Cliff Young and Oscar Delgado survived the primary election to become the candidates for Reno City Council in Ward Three.
Young comes to the race with a well known name—his father, also Cliff Young, was U.S. House member and state supreme court justice. The Council candidate ran for office once before, in an unsuccessful race in Assembly District 27. He has been identified with bicycling and issues like bike paths in Reno for decades.
It’s Delgado’s first run for office. He sits on the Neighborhood Advisory Board f0r ward three and City of Reno Charter Committee and is also a member of the West of Wells Neighborhood Group.
Both candidates are rooted in the community, born in Nevada and raised in Reno. They seek a job that may not be all that pleasant. A city councilmember serving in hard times with little expectation for economic recovery anytime soon, could end up being very unpopular. Both candidates speak of the limitations on the city, of not losing any more ground.
“I’d certainly like to try to maintain the status quo as far as employment,” Young said. “I mean, you know, 85 percent of the budget is in salaries. We have a declining tax revenue so maintaining strong police and fire department is not going to be easy.”
It shouldn’t be surprising that neither candidate speaks of launching new programs. Young speaks wistfully of flood projects but also of less expensive goals: “I think we can do more with volunteers and neighborhood advisory boards … trying to beautify parks and the town … I think coordinating the volunteers for beautification projects would be one outreach that we might be able to [accomplish].”
Delgado said job creation is high on his list, and he too thinks it is important to try to keep as many city employees as possible. “Making sure that we keep our general funds up for our general uses and making sure cops on the street and firefighters are working,” he said. “You know, [that] parks are up to safety standards for our residents and our community.”
The candidates haven’t been critical of each other, in part because they have encountered each other in public forums only once. The closest thing to conflict involved education. Young heard Delgado link education to the Council race. “I’m not sure what the City Council does on that,” Young said.
Delgado: “We need to understand that as a region, we all need to work collaboratively together, working with the school district a lot more closely and seeing how we can be more supportive, working with our university to see how we can be more supportive.” He said he would want to do that not just with education but with the county and Sparks governments.
Young has been something of a lightning rod for criticism. He practices family law—divorces—which always generates anger (nearly all courthouse violence involves family court) and until recently there was a website attacking him over such cases.
He has also been attacked by some of the tenants at rental properties he inherited in low-income areas. But his critics have not been good at delivering promised documentation, and examination of some of the charges tend to make him look as much like a victim as a villain, as when his properties are marked with graffiti. He said that he has had problems with tenants and drugs and has evicted half a dozen tenants because of it.

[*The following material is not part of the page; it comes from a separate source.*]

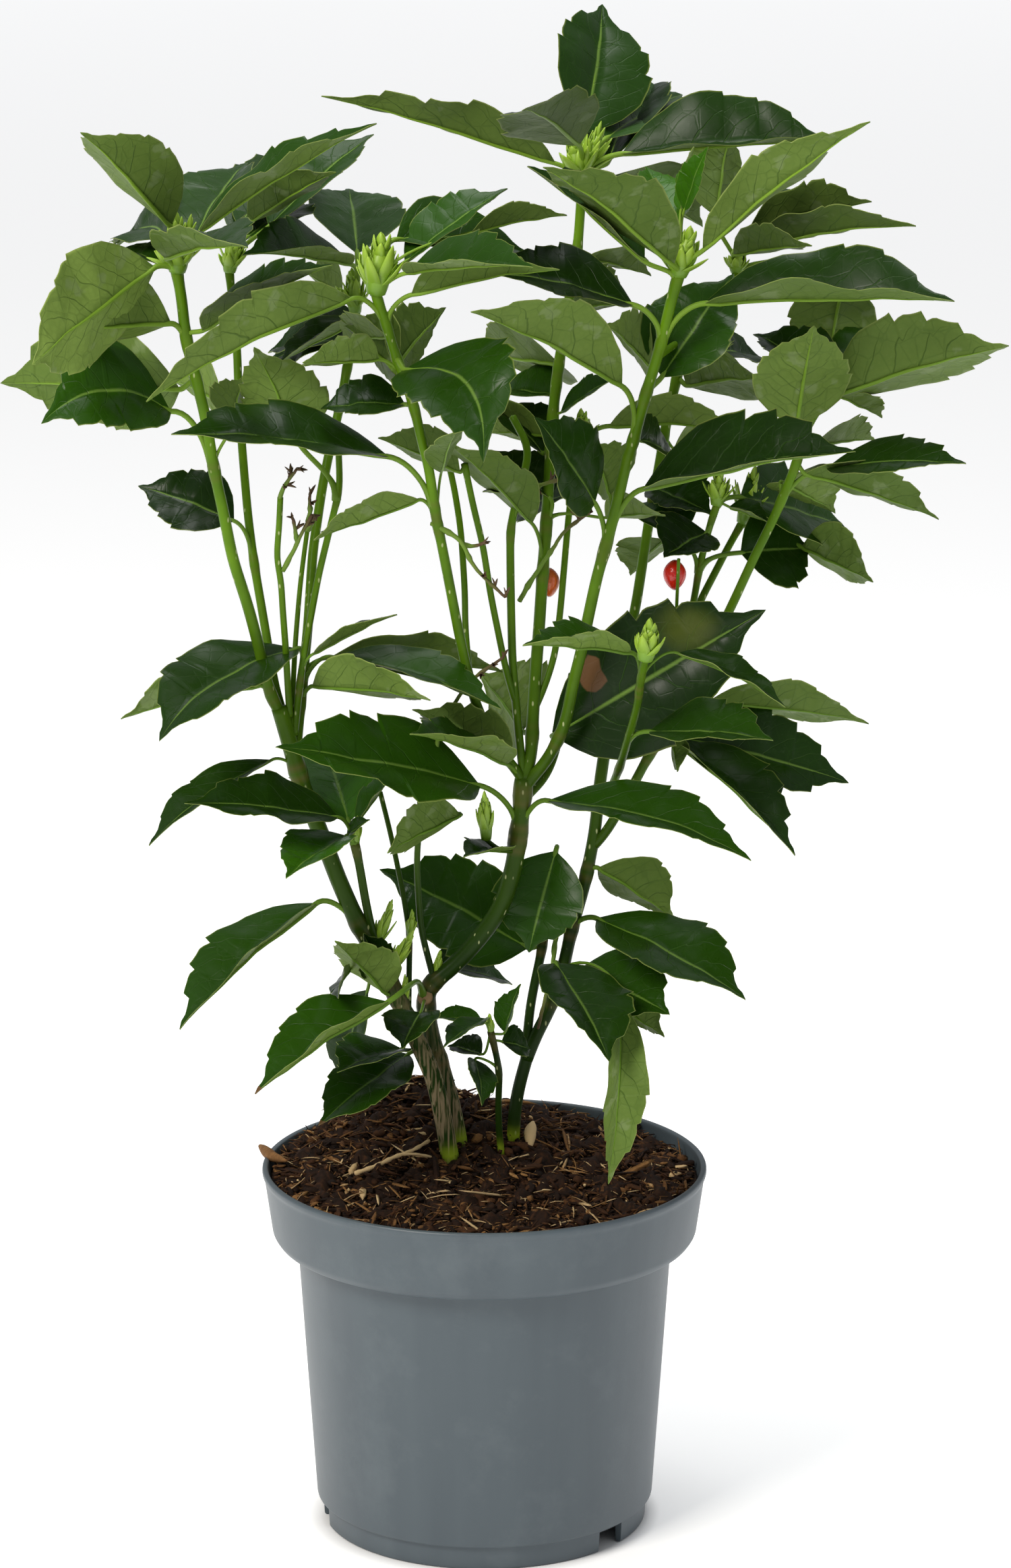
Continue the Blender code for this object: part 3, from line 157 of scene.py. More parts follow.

By contrast, Delgado tends to be “notorious for his affability,” as one observer put it. He is regarded as easy-going and able to work cooperatively with people of different viewpoints.
The public images of both candidates could be marketable. In Young’s case, a candidate who keeps things stirred up could appeal to voters who think government doesn’t work. In Delgado’s case, affability could be seen by voters as a trait of someone who gets things done.
Political analyst Fred Lokken said that in this particular race, the Reno City Council’s history will probably be a factor in Delgado’s favor.
“The Reno Council, especially, has had a history of problems in working together,” Lokken said. “And you can be a great lone wolf in the process, but if you can’t convince the others sitting on the Council or the mayor to go along … then your leadership is less than inspired, whereas someone who’s more affable, willing to advocate and support compromise and not be about personality or having to be out in front of the pack frankly tends to be of a greater value on the [Council].”
And he said the residents who vote in Council races are those who would likely remember that history.
“[W]e have outrageously low voter turnout for local elections, and so it’s only a small percentage of the voters in Reno that are engaged. They tend to be the repeat participants and … more aware of the problems we’ve had when we have a council of personalities instead of a team.”